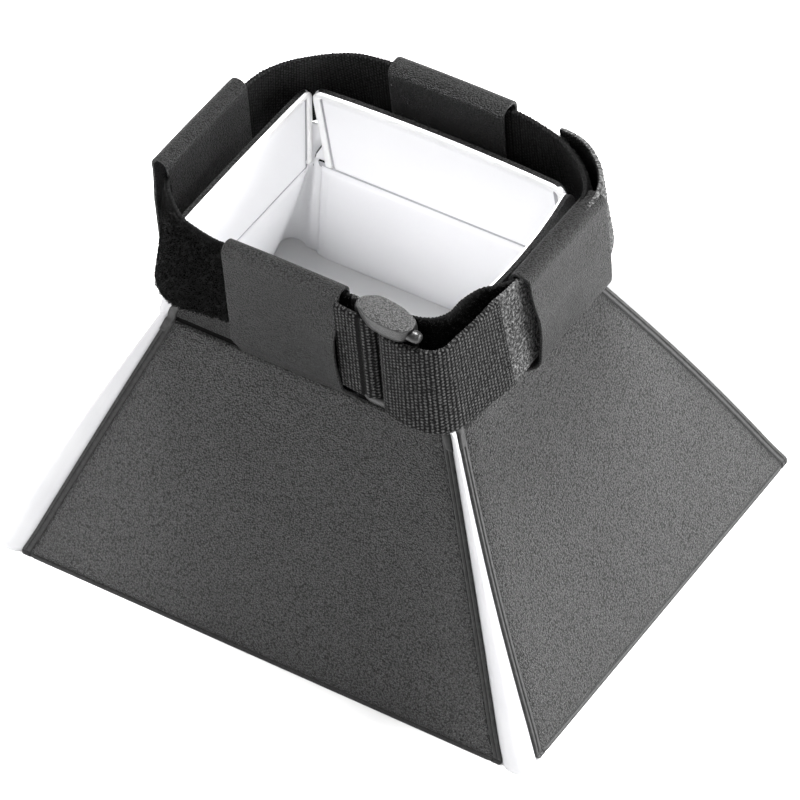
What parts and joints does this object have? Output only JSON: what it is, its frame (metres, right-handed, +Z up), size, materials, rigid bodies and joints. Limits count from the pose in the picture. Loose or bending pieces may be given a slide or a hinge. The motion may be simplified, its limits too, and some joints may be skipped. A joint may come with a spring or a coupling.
{
  "type": "flash hood",
  "caption": "Collapsible flash hood of slanted leatherette panels with a white lining, a collar of upright flaps, belt loops and a hook-and-loop strap with a plastic ring.",
  "frame": {"origin": "middle of the wide end's rim, on the surface that the hood stands on", "axes": "+Z up the hood towards the neck, +X along the long side, +Y towards the back long side; the strap's ring is at the front, -Y, near the right end"},
  "size_m": [0.15, 0.123, 0.1072],
  "materials": {
    "leatherette": "fine grained black synthetic leather, semi matte",
    "stiffener_board": "plain stiff sheet, hidden between cover and lining",
    "white_lining": "smooth white reflective synthetic leather",
    "white_binding": "folded white edge binding",
    "crease_tape": "dark grey sewn crease",
    "white_gusset": "thin white flexible strip, slightly translucent",
    "loop_tape": "black hook-and-loop tape, fuzzy pile outside and ribbed back inside",
    "ribbed_webbing": "black tape back with fine upright ribs",
    "hook_tape": "coarse black hook tape",
    "ring_plastic": "dark grey moulded plastic with a fine spark texture"
  },
  "bodies": {
    "panel_front": {"cover_front": "leatherette", "board_front": "stiffener_board", "lining_front": "white_lining", "hinge_strip_front": "crease_tape", "belt_loop_front": "leatherette", "gusset_front": "white_gusset", "gusset_left": "white_gusset", "strap_front_run": "loop_tape", "strap_anchor_fold": "ribbed_webbing", "strap_left_corner": "loop_tape", "strap_front_corner": "loop_tape", "strap_tail": "ribbed_webbing"},
    "panel_right": {"cover_right": "leatherette", "board_right": "stiffener_board", "lining_right": "white_lining", "hinge_strip_right": "crease_tape", "belt_loop_right": "leatherette", "flap_cover_right": "leatherette", "flap_board_right": "stiffener_board", "flap_lining_right": "white_lining", "flap_binding_right": "white_binding", "strap_right_run": "loop_tape", "hook_pad": "hook_tape"},
    "panel_left": {"cover_left": "leatherette", "board_left": "stiffener_board", "lining_left": "white_lining", "hinge_strip_left": "crease_tape", "belt_loop_left": "leatherette", "flap_cover_left": "leatherette", "flap_board_left": "stiffener_board", "flap_lining_left": "white_lining", "flap_binding_left": "white_binding", "gusset_back": "white_gusset", "strap_left_run": "loop_tape", "strap_back_corner": "loop_tape"},
    "panel_back": {"cover_back": "leatherette", "board_back": "stiffener_board", "lining_back": "white_lining", "hinge_strip_back": "crease_tape", "belt_loop_back": "leatherette"},
    "strap_back": {"gusset_right": "white_gusset", "strap_right_corner": "loop_tape", "strap_back_run": "loop_tape"},
    "flap_front": {"flap_cover_front": "leatherette", "flap_board_front": "stiffener_board", "flap_lining_front": "white_lining", "flap_binding_front": "white_binding"},
    "flap_back": {"flap_cover_back": "leatherette", "flap_board_back": "stiffener_board", "flap_lining_back": "white_lining", "flap_binding_back": "white_binding"},
    "slide_ring": {"slide_ring": "ring_plastic"},
    "strap_tip": {"strap_tip": "loop_tape"}
  },
  "joints": [
    {"name": "fold", "type": "hinge", "parent": "panel_front", "child": "panel_right", "pos_m": [0.07438, -0.05722, 0], "axis": [0.4351, -0.3347, -0.8359], "range_deg": [0, 35], "deforming": ["gusset_front", "strap_front_corner", "strap_tail"]},
    {"name": "left_corner", "type": "hinge", "parent": "panel_front", "child": "panel_left", "pos_m": [-0.07438, -0.05722, 0], "axis": [-0.4351, -0.3347, -0.8359], "range_deg": [0, 37.8], "deforming": ["gusset_left", "strap_left_corner"]},
    {"name": "back_corner", "type": "hinge", "parent": "panel_left", "child": "panel_back", "pos_m": [-0.07438, 0.05722, 0], "axis": [0.4351, -0.3347, 0.8359], "range_deg": [0, 35], "deforming": ["gusset_back", "strap_back_corner"]},
    {"name": "right_corner", "type": "hinge", "parent": "panel_right", "child": "strap_back", "pos_m": [0.07438, 0.05722, 0], "axis": [-0.4351, -0.3347, 0.8359], "range_deg": [0, 37.8], "deforming": ["gusset_right", "strap_right_corner"]},
    {"name": "front_flap_lean", "type": "hinge", "parent": "panel_front", "child": "flap_front", "pos_m": [0, -0.03, 0.0671], "axis": [-1, 0, 0], "range_deg": [0, 19.25], "deforming": ["hinge_strip_front"]},
    {"name": "back_flap_lean", "type": "hinge", "parent": "panel_back", "child": "flap_back", "pos_m": [0, 0.03, 0.0671], "axis": [1, 0, 0], "range_deg": [0, 19.25], "deforming": ["hinge_strip_back"]},
    {"name": "ring_swivel", "type": "hinge", "parent": "panel_front", "child": "slide_ring", "pos_m": [0.0208, -0.0346, 0.0885], "axis": [0, 0, 1], "range_deg": [-5, 3]},
    {"name": "tip_peel", "type": "hinge", "parent": "panel_right", "child": "strap_tip", "pos_m": [0.04425, 0.0248, 0.0885], "axis": [0, 0, -1], "range_deg": [0, 50]}
  ],
  "couplings": [
    {"joint": "left_corner", "follows": "fold", "ratio": 1.08},
    {"joint": "back_corner", "follows": "fold", "ratio": 0.998},
    {"joint": "right_corner", "follows": "fold", "ratio": 1.078},
    {"joint": "front_flap_lean", "follows": "fold", "ratio": 0.55},
    {"joint": "back_flap_lean", "follows": "fold", "ratio": 0.55}
  ]
}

• • •

[DIRECTION] Copy out the data shown above without altering anything.

[SOLVED PROBLEM]
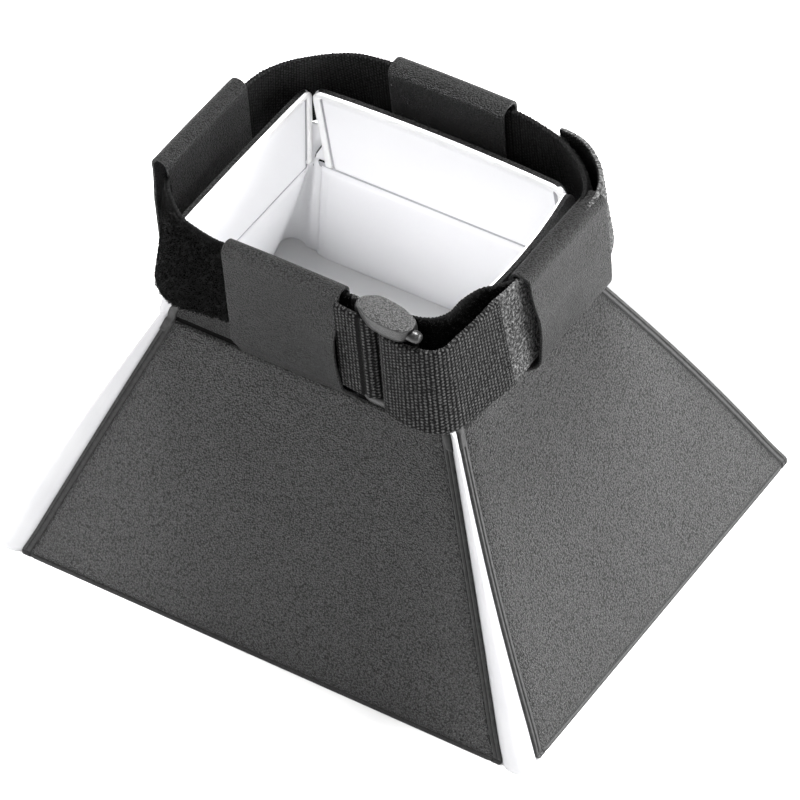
What parts and joints does this object have? Output only JSON: what it is, its frame (metres, right-handed, +Z up), size, materials, rigid bodies and joints. Limits count from the pose in the picture. Loose or bending pieces may be given a slide or a hinge. The motion may be simplified, its limits too, and some joints may be skipped. A joint may come with a spring or a coupling.
{
  "type": "flash hood",
  "caption": "Collapsible flash hood of slanted leatherette panels with a white lining, a collar of upright flaps, belt loops and a hook-and-loop strap with a plastic ring.",
  "frame": {"origin": "middle of the wide end's rim, on the surface that the hood stands on", "axes": "+Z up the hood towards the neck, +X along the long side, +Y towards the back long side; the strap's ring is at the front, -Y, near the right end"},
  "size_m": [0.15, 0.123, 0.1072],
  "materials": {
    "leatherette": "fine grained black synthetic leather, semi matte",
    "stiffener_board": "plain stiff sheet, hidden between cover and lining",
    "white_lining": "smooth white reflective synthetic leather",
    "white_binding": "folded white edge binding",
    "crease_tape": "dark grey sewn crease",
    "white_gusset": "thin white flexible strip, slightly translucent",
    "loop_tape": "black hook-and-loop tape, fuzzy pile outside and ribbed back inside",
    "ribbed_webbing": "black tape back with fine upright ribs",
    "hook_tape": "coarse black hook tape",
    "ring_plastic": "dark grey moulded plastic with a fine spark texture"
  },
  "bodies": {
    "panel_front": {"cover_front": "leatherette", "board_front": "stiffener_board", "lining_front": "white_lining", "hinge_strip_front": "crease_tape", "belt_loop_front": "leatherette", "gusset_front": "white_gusset", "gusset_left": "white_gusset", "strap_front_run": "loop_tape", "strap_anchor_fold": "ribbed_webbing", "strap_left_corner": "loop_tape", "strap_front_corner": "loop_tape", "strap_tail": "ribbed_webbing"},
    "panel_right": {"cover_right": "leatherette", "board_right": "stiffener_board", "lining_right": "white_lining", "hinge_strip_right": "crease_tape", "belt_loop_right": "leatherette", "flap_cover_right": "leatherette", "flap_board_right": "stiffener_board", "flap_lining_right": "white_lining", "flap_binding_right": "white_binding", "strap_right_run": "loop_tape", "hook_pad": "hook_tape"},
    "panel_left": {"cover_left": "leatherette", "board_left": "stiffener_board", "lining_left": "white_lining", "hinge_strip_left": "crease_tape", "belt_loop_left": "leatherette", "flap_cover_left": "leatherette", "flap_board_left": "stiffener_board", "flap_lining_left": "white_lining", "flap_binding_left": "white_binding", "gusset_back": "white_gusset", "strap_left_run": "loop_tape", "strap_back_corner": "loop_tape"},
    "panel_back": {"cover_back": "leatherette", "board_back": "stiffener_board", "lining_back": "white_lining", "hinge_strip_back": "crease_tape", "belt_loop_back": "leatherette"},
    "strap_back": {"gusset_right": "white_gusset", "strap_right_corner": "loop_tape", "strap_back_run": "loop_tape"},
    "flap_front": {"flap_cover_front": "leatherette", "flap_board_front": "stiffener_board", "flap_lining_front": "white_lining", "flap_binding_front": "white_binding"},
    "flap_back": {"flap_cover_back": "leatherette", "flap_board_back": "stiffener_board", "flap_lining_back": "white_lining", "flap_binding_back": "white_binding"},
    "slide_ring": {"slide_ring": "ring_plastic"},
    "strap_tip": {"strap_tip": "loop_tape"}
  },
  "joints": [
    {"name": "fold", "type": "hinge", "parent": "panel_front", "child": "panel_right", "pos_m": [0.07438, -0.05722, 0], "axis": [0.4351, -0.3347, -0.8359], "range_deg": [0, 35], "deforming": ["gusset_front", "strap_front_corner", "strap_tail"]},
    {"name": "left_corner", "type": "hinge", "parent": "panel_front", "child": "panel_left", "pos_m": [-0.07438, -0.05722, 0], "axis": [-0.4351, -0.3347, -0.8359], "range_deg": [0, 37.8], "deforming": ["gusset_left", "strap_left_corner"]},
    {"name": "back_corner", "type": "hinge", "parent": "panel_left", "child": "panel_back", "pos_m": [-0.07438, 0.05722, 0], "axis": [0.4351, -0.3347, 0.8359], "range_deg": [0, 35], "deforming": ["gusset_back", "strap_back_corner"]},
    {"name": "right_corner", "type": "hinge", "parent": "panel_right", "child": "strap_back", "pos_m": [0.07438, 0.05722, 0], "axis": [-0.4351, -0.3347, 0.8359], "range_deg": [0, 37.8], "deforming": ["gusset_right", "strap_right_corner"]},
    {"name": "front_flap_lean", "type": "hinge", "parent": "panel_front", "child": "flap_front", "pos_m": [0, -0.03, 0.0671], "axis": [-1, 0, 0], "range_deg": [0, 19.25], "deforming": ["hinge_strip_front"]},
    {"name": "back_flap_lean", "type": "hinge", "parent": "panel_back", "child": "flap_back", "pos_m": [0, 0.03, 0.0671], "axis": [1, 0, 0], "range_deg": [0, 19.25], "deforming": ["hinge_strip_back"]},
    {"name": "ring_swivel", "type": "hinge", "parent": "panel_front", "child": "slide_ring", "pos_m": [0.0208, -0.0346, 0.0885], "axis": [0, 0, 1], "range_deg": [-5, 3]},
    {"name": "tip_peel", "type": "hinge", "parent": "panel_right", "child": "strap_tip", "pos_m": [0.04425, 0.0248, 0.0885], "axis": [0, 0, -1], "range_deg": [0, 50]}
  ],
  "couplings": [
    {"joint": "left_corner", "follows": "fold", "ratio": 1.08},
    {"joint": "back_corner", "follows": "fold", "ratio": 0.998},
    {"joint": "right_corner", "follows": "fold", "ratio": 1.078},
    {"joint": "front_flap_lean", "follows": "fold", "ratio": 0.55},
    {"joint": "back_flap_lean", "follows": "fold", "ratio": 0.55}
  ]
}